The Miraculous The Miraculous: New York
42. (5 West 21st Street)
A painter recently arrived from San Francisco where he socialized far more with poets than with other artists moves into a 4th-floor walk-up near the Flatiron Building. There he begins to build up areas of his abstract paintings with thick clumps of color. The proportion of pigment to oil is so extreme that the material takes on the consistency and weight of plaster or clay. He has to resort to masonry trowels and two-by-fours to transfer the resulting globs of paint onto canvases where they protrude two, three, or even four inches from the surface. These “islands” or “outcroppings” (two of the terms critics later use to describe them) are so heavy that they pull the canvases off their stretchers, forcing him to switch from canvas to masonite and plywood. In some cases the hard mounds of color have to be hammered into the supports.
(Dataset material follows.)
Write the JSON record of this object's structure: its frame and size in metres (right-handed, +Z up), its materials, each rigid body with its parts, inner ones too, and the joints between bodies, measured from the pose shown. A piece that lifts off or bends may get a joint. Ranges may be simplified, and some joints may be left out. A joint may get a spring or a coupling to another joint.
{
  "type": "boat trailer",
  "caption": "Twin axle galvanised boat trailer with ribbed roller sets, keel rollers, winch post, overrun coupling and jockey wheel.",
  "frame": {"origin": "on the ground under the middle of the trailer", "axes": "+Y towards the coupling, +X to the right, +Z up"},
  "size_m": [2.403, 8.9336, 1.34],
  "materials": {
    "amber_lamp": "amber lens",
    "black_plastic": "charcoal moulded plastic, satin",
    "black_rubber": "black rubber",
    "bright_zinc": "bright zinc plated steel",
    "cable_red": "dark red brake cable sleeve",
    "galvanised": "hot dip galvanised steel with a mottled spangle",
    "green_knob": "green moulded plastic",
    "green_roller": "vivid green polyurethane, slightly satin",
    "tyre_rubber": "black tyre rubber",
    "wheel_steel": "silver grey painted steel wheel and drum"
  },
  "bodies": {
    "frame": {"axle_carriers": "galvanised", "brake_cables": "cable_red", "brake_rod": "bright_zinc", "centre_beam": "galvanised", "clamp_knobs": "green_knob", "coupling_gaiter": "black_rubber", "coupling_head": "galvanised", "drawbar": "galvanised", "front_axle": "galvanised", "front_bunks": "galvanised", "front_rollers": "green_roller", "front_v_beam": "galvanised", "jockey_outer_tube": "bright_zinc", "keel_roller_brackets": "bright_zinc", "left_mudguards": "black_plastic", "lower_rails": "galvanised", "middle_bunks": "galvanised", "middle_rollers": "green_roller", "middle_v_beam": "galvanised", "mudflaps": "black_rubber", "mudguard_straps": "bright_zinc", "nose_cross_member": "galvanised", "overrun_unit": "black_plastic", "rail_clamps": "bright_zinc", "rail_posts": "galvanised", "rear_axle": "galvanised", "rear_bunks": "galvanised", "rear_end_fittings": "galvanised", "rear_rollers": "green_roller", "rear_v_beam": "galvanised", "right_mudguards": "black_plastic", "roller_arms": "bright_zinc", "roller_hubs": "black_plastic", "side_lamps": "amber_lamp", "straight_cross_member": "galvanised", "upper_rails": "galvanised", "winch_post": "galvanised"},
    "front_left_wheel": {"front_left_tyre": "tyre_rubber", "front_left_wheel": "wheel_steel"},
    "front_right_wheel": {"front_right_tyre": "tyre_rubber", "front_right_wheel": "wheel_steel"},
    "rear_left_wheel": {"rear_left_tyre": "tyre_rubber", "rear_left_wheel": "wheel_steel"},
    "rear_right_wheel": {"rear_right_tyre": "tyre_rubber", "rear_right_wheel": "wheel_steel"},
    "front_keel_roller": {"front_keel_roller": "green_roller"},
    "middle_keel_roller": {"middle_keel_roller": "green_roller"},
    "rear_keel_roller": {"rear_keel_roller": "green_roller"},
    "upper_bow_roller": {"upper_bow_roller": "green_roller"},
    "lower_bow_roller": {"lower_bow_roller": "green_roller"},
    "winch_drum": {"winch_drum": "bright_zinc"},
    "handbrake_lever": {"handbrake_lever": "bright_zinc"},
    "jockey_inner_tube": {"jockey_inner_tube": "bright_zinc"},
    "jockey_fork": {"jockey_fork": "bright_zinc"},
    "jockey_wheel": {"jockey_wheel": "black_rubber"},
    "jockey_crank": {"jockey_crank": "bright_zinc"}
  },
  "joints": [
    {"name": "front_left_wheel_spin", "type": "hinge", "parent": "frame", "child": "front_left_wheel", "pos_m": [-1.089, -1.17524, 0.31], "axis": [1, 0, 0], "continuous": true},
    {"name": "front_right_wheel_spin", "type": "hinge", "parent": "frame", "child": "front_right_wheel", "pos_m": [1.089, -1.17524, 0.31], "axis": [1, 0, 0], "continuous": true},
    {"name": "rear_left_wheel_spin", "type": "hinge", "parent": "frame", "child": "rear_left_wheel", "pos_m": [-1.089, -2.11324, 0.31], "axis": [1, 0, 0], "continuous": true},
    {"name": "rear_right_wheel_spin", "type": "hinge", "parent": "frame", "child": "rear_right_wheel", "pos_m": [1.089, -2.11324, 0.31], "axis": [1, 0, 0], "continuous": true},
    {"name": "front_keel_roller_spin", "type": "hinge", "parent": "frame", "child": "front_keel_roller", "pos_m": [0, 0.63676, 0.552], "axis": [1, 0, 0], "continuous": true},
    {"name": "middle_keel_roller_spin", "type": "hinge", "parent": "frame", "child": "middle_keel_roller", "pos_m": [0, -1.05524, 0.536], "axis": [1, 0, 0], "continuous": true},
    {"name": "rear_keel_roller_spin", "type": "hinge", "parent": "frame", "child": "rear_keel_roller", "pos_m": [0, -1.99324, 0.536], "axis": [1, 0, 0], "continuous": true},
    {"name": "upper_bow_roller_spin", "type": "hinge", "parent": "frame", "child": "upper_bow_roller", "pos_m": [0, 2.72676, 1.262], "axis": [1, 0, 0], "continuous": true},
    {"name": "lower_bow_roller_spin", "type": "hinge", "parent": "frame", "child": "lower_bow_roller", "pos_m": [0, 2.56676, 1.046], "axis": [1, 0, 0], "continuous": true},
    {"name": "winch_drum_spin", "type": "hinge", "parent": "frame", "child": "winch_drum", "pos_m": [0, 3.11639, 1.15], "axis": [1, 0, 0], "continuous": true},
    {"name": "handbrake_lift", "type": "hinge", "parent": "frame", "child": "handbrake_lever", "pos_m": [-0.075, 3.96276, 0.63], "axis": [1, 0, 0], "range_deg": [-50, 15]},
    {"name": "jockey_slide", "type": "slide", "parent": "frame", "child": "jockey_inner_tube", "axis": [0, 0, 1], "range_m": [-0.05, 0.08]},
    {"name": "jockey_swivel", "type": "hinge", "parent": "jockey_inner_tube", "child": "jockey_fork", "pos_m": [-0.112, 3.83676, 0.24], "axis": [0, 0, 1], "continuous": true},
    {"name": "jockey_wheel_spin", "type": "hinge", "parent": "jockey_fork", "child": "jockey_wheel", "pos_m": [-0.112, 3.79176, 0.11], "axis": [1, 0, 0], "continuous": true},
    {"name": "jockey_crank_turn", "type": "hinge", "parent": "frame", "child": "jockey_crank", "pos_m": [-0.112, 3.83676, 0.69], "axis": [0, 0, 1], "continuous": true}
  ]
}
Slowly it dawns on the artist that his future may not lie with painting. One day he confesses to a friend, “I’m going to be a sculptor.” He also tells this friend, who is himself a sculptor: “I fought all the way to stay on the wall.” True to his word, he subsequently abandons painting for full three-dimensionality and soon gains attention and praise for his monumental, dynamically cantilevered sculptures. As for his “island” paintings, few of which have sold, he constructs a secret storage area at the back of a closet in his studio and, without telling a soul, seals up some 35 early paintings within it. Only years later, after the artist dies at the age of 70, does his assistant discover this hidden chamber and its artistic treasures. Once returned to view, these long-forgotten works have the effect of introducing an entirely new artist to the history of postwar painting.